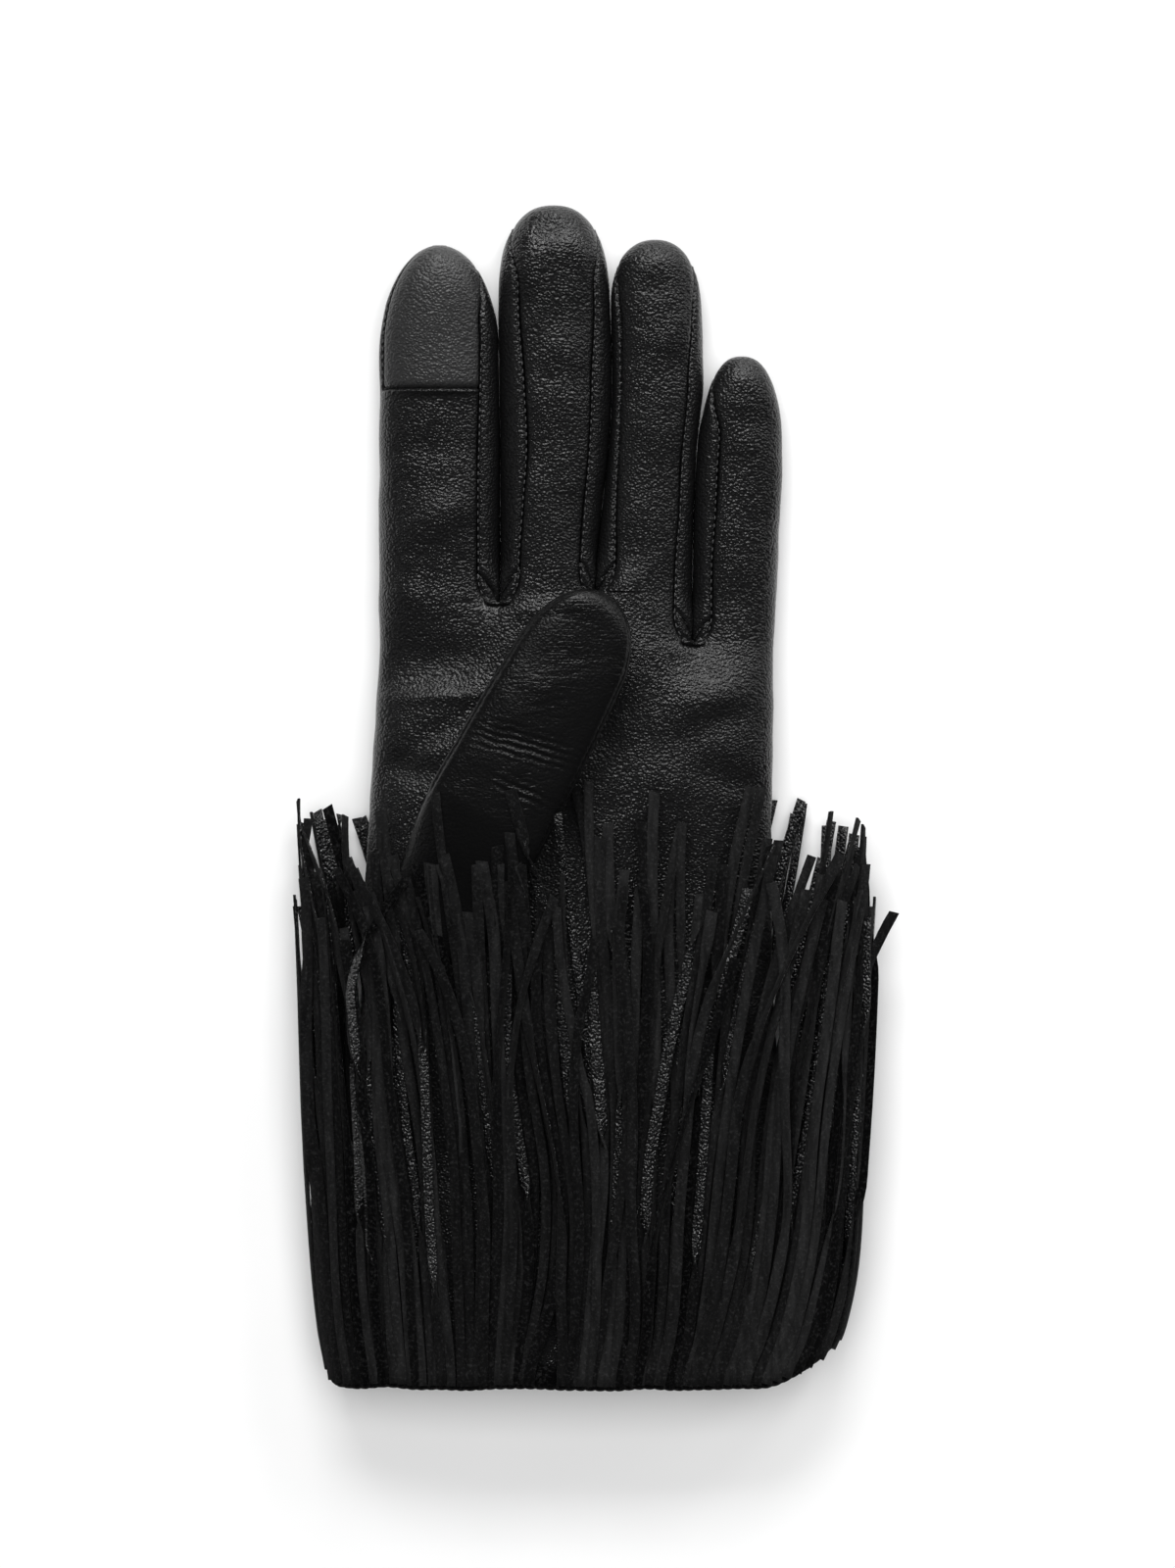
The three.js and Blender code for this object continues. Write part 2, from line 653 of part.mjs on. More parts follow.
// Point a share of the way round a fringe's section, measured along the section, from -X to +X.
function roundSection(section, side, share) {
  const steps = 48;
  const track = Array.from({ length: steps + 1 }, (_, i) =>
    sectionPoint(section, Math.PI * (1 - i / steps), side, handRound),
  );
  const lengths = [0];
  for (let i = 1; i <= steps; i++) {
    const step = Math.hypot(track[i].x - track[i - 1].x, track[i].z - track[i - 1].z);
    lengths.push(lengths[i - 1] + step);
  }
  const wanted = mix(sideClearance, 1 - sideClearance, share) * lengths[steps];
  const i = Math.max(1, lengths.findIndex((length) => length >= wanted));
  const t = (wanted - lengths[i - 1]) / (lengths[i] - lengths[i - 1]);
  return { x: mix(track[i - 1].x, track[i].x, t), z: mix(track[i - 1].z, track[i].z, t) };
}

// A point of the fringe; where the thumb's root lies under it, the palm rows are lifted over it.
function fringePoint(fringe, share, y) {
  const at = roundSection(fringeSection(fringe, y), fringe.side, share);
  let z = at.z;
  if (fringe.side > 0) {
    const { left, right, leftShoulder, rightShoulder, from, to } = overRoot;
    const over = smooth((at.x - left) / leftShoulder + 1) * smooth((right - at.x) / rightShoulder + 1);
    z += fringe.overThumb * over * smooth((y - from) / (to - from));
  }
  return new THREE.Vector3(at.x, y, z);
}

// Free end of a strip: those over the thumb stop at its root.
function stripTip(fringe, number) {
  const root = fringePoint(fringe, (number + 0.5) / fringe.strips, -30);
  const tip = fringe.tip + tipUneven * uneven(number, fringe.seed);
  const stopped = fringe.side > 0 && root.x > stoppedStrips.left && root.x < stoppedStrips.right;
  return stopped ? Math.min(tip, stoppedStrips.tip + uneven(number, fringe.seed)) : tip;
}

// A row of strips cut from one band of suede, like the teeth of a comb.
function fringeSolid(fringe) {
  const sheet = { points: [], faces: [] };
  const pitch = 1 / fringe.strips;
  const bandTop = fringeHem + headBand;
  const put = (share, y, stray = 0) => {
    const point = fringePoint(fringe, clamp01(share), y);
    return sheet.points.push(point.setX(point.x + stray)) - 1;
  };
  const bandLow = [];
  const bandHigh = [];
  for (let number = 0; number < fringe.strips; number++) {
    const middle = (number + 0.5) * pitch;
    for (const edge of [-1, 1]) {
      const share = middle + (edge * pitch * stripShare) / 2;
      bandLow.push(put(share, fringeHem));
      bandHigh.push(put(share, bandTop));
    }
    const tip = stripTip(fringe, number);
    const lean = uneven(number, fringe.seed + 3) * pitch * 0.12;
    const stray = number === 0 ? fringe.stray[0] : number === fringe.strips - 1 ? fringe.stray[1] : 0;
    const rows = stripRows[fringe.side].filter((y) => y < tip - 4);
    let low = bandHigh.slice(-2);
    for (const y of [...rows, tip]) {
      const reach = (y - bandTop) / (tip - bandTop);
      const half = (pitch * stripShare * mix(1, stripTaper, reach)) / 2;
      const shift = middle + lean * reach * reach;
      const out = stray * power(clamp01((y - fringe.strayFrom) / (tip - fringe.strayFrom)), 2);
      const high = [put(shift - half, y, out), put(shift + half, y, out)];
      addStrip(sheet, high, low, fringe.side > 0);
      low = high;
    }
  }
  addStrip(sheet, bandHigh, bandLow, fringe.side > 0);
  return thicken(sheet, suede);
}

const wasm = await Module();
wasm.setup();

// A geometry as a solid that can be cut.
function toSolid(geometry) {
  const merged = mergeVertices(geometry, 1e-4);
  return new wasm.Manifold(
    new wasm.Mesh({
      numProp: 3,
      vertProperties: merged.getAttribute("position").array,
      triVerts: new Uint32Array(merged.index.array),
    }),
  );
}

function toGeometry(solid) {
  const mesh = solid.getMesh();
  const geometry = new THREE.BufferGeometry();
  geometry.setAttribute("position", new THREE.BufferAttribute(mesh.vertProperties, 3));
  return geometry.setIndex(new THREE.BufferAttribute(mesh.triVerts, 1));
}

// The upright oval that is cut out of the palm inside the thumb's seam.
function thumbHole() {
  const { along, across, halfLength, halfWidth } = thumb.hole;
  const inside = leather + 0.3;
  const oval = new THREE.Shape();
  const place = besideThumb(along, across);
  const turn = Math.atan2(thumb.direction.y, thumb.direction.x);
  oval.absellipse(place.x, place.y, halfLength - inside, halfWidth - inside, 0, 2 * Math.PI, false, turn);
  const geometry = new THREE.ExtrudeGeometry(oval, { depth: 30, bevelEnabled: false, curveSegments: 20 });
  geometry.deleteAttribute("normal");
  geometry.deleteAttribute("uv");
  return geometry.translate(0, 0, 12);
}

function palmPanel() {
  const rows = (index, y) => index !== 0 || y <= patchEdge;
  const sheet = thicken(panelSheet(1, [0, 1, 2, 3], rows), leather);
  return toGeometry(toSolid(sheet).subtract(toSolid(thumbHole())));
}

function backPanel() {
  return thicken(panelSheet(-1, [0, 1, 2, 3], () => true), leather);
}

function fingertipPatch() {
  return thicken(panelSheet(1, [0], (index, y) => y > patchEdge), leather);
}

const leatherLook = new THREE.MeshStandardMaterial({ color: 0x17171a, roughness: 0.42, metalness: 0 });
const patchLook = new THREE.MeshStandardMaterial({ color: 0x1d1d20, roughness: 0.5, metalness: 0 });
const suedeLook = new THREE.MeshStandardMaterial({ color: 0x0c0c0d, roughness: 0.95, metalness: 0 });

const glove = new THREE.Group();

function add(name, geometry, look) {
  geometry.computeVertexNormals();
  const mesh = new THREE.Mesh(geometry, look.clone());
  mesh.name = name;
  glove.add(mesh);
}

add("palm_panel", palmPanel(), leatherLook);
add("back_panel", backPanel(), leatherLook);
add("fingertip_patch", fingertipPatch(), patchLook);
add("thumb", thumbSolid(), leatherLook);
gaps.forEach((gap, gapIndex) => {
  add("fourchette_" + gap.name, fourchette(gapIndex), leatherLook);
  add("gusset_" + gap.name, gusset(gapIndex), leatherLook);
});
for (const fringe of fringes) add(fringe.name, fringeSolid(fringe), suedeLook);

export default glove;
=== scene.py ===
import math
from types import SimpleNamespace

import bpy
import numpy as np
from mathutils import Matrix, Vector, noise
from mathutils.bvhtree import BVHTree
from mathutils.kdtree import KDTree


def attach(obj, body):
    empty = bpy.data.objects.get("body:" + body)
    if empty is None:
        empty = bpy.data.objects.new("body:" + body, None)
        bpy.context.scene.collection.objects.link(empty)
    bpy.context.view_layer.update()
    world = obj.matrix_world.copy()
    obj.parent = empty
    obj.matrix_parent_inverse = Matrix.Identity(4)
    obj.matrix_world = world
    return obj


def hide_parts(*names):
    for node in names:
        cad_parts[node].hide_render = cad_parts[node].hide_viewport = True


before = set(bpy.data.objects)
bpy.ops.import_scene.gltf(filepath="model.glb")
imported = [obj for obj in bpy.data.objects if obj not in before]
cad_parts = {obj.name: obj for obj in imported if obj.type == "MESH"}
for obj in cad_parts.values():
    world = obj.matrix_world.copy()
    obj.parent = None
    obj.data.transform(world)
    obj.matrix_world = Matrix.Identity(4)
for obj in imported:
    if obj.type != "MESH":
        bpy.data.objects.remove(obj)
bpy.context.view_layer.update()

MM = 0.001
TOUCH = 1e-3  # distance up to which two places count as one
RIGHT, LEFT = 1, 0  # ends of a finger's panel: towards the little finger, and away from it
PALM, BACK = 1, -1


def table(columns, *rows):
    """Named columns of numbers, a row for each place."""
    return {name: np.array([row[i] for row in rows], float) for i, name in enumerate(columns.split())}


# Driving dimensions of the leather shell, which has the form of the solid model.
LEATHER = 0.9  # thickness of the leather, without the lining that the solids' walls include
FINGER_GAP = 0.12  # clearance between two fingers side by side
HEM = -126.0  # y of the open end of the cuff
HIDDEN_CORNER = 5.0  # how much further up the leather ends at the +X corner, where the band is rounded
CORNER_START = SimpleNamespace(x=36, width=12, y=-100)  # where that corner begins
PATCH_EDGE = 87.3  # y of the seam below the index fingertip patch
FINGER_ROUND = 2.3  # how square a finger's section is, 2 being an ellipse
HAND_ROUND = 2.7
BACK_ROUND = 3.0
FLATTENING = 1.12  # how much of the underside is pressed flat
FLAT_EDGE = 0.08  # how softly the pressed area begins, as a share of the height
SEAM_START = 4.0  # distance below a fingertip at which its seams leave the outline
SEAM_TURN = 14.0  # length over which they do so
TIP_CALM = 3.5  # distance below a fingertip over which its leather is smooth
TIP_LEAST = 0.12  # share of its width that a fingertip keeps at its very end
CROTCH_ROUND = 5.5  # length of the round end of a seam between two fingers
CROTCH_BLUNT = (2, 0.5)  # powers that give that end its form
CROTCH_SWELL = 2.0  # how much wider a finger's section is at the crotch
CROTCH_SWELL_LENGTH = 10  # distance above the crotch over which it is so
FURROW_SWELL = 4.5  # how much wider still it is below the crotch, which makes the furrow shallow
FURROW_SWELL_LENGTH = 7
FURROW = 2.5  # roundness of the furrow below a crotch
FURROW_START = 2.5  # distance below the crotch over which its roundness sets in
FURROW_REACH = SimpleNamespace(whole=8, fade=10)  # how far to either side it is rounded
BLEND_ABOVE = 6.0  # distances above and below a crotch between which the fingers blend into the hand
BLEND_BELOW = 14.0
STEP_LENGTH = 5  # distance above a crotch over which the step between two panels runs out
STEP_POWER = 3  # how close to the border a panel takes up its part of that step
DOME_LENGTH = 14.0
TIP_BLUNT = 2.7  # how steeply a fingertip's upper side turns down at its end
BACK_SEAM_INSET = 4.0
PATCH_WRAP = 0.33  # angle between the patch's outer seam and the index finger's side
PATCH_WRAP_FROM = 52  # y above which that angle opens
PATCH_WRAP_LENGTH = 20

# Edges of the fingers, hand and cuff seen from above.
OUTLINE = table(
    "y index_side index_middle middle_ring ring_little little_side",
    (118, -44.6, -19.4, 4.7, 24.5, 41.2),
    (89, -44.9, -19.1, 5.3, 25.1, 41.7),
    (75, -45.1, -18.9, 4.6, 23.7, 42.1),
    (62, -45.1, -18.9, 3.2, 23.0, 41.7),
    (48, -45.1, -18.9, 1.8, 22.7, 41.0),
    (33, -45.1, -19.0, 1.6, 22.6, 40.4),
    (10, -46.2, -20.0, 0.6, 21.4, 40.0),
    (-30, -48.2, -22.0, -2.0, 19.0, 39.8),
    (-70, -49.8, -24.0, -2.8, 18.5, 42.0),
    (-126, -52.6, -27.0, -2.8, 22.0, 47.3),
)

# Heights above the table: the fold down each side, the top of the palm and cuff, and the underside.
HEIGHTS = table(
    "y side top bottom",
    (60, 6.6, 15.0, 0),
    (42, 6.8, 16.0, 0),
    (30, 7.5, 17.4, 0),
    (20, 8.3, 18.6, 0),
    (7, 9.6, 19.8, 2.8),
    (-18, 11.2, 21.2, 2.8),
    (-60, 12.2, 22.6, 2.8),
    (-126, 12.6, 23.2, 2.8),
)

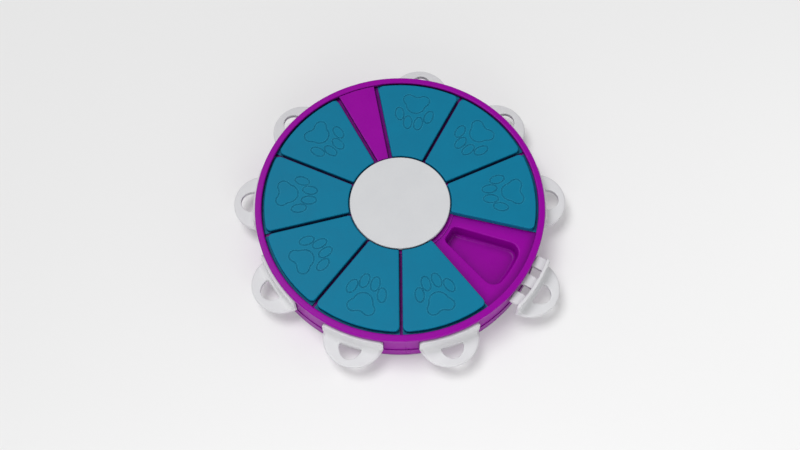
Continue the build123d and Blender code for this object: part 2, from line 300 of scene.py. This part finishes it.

#####

In the listing above, find the line containing "from mathutils import Matrix, Vector, noise" and the line containing "bpy.context.scene.collection.objects.link(empty)", then repeat those two lines and everything between them exactly.

OUTPUT OF THE TASK
from mathutils import Matrix, Vector, noise
from mathutils.bvhtree import BVHTree
from mathutils.kdtree import KDTree


def attach(obj, body):
    empty = bpy.data.objects.get("body:" + body)
    if empty is None:
        empty = bpy.data.objects.new("body:" + body, None)
        bpy.context.scene.collection.objects.link(empty)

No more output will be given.